16人の英雄:1916年のイースター蜂起(詳細はググってください)で処刑された16人の指導者のこと。イースター蜂起は早い話が、平和的(非暴力)な独立運動の限界を悟った共和派による武力蜂起であり、結果として鎮圧されるもののアイルランドの政治界に於いては共和派が勢力を伸ばした。そして1919年にはシン=フェイン党(今でも現存するナショナリズム政党)主導でアイルランド共和国として独立宣言が行われるも英国がそれを認めなかったため独立戦争に至った。
British Huns:Hunとは中央アジアをルーツとするフン族のことである。中国史に現れる匈奴と同一集団とされており、Hun は英語圏においては「野蛮人」「未開人」を表す侮蔑語にもなっている。また、(なぜか)ドイツ人への蔑称でもあるが、British Huns という表現は初めて見たので興味深い。

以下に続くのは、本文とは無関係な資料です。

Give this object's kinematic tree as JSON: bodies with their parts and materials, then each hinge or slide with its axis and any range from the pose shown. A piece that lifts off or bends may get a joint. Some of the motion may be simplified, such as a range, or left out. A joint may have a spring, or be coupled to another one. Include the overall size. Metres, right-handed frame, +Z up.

ちなみにハンガリー(Hungary)もかつてはフン族の末裔であるとされ、国名もフン族に由来するとされていたが、現在では否定されている。
デリー:北アイルランドに位置する都市。正式にはロンドンデリーであるが、一般にはデリーと呼ばれる。1972年にロンドンデリーにてデモ行進中の市民に英国陸軍の部隊が実弾射撃を行い14人の死者(13人が同日中に、1名が1ヵ月後に死亡)を出した大惨事が起きた。詳細はWikipedia「血の日曜日事件(1972)」に譲る。1972年となるともはやBlack and Tansを絡める気があるのかどうか怪しくなってくるが、英国(軍)そのものを批判しているのだろう。
また、「Show your life how you won medals up in Derry(どうやってデリーで勲章を獲得したのか女房に教えてやれ)」と歌っているが、当然ながら1972年の事件では当事者である英国軍兵士たちに勲章は授与されておらず(2010年には英国政府による謝罪が行われた)、英国軍への煽りそのものである。
なお、「16人を殺した」と続くが、前述の通り本事件の死者数は14人であり誤りであると思われる。